WASHINGTON,  (Xinhua) — After falling on his face in recent weeks, U.S. Republican presidential nominee Donald Trump is trying to get back on track, but experts said he will have to beef up his game even more if he wants to win the White House.

Trump has had a tough time in recent weeks, as rival Hillary Clinton surged ahead in several polls. While the bombastic billionaire tried to show a more presidential side of himself a couple of weeks ago by making a cogent speech on his economic plan, he later ruined those potential gains after he called Clinton “the devil.”

While Trump has galvanized his base – mostly white, blue collar males – by making harsh and insulting remarks against his opposition, analysts said he needs to tone that rhetoric down now in order to appeal to a broader audience.

This week Trump seems to be back on track, upstaging Obama on Friday by visiting the U.S. state of Louisiana, which has seen tens of thousands of people displaced by the massive floodwaters. Obama was on vacation playing golf during the disaster, and critics have blasted him for not visiting the area despite the massive damage to communities there.

Earlier in the week, Trump made a speech on his plan to combat terrorism, avoiding the hot-headed, off-the-cuff remarks for which he is infamous.

While his bombastic and impetuous nature of speaking has galvanized support among his base, Trump’s team knows the candidate needs to tone down his often obnoxious comments in order to appeal to a broader audience.

Analysts said Trump’s main strength is that he appears tough on terrorism, at a time when the Islamic State has launched or been linked to attacks in the U.S. and worldwide. He is also a strong supporter for the police, at a time of increased riots and just weeks after some officers were ambushed and shot dead by assailants.

“Trump understands that his best pitches are on fighting terrorism and restoring law and order in America,” said Darrell West, vice president and director of governance studies of the Brookings Institution.

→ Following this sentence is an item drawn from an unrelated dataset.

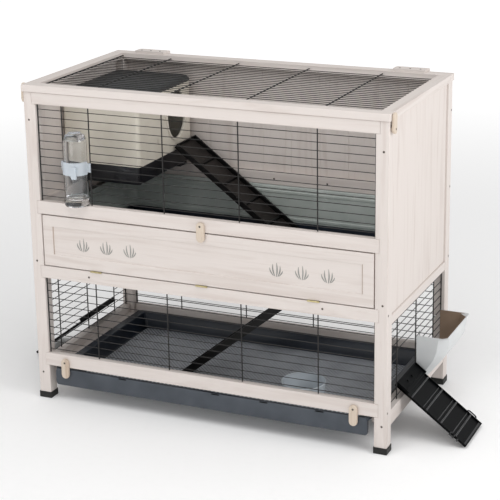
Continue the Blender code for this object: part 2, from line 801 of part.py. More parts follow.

Trump knows that many voters are disturbed at chaos in the world and at home and they want a tough leader who can stand up to adversaries, West told Xinhua.

“He did a good job this week getting back to these bedrock issues and avoiding divisive statements. He understands that after a series of controversial statements, he can’t continue to do that,” he said.

Still, Trump needs to get the focus off him and onto Clinton, who has been embroiled in a number of scandals recently, as well as for her last three decades in politics.

“His only hope is to turn the race into a referendum on Clinton… He has to reframe the campaign around her fitness for office and ability to lead,” West said.

Julian Zelizer, professor of history and public affairs at Princeton University, told Xinhua that Trump will need to do more than make one speech and shuffle around his campaign staff, which he did earlier this week.

Trump first needs to radically overhaul his persona and do this from now until the end of the campaign; Second, he needs to put together a serious organizational structure in the swing states, combined with ads that undercut Clinton’s growing support, Zelizer said.

“But that is a very steep hill to climb,” he said.

Experts said that while Trump’s stepping it up this week might help, it’s not easy to overhaul his image.

“His image is very firmly cemented in the public mind. It’s also unclear whether he will continue with these kinds of speeches, given (that) he’s done this before, only to revert back to the more natural Trump,” Zelizer said of the brash businessman’s knack for insulting people.

Trump sparked controversy early on in his campaign by comparing Mexicans to rapists and calling for a blanket ban on Muslims to the United States.

This week saw Trump express regret in public for what he called the possibility that he may have hurt some people, but analysts said he’ll have to do much more than that to clinch the White House.

Christopher Galdieri, assistant professor at Saint Anselm College, said that Trump needs to move beyond his base, because his base will not be sufficient to win the presidential election.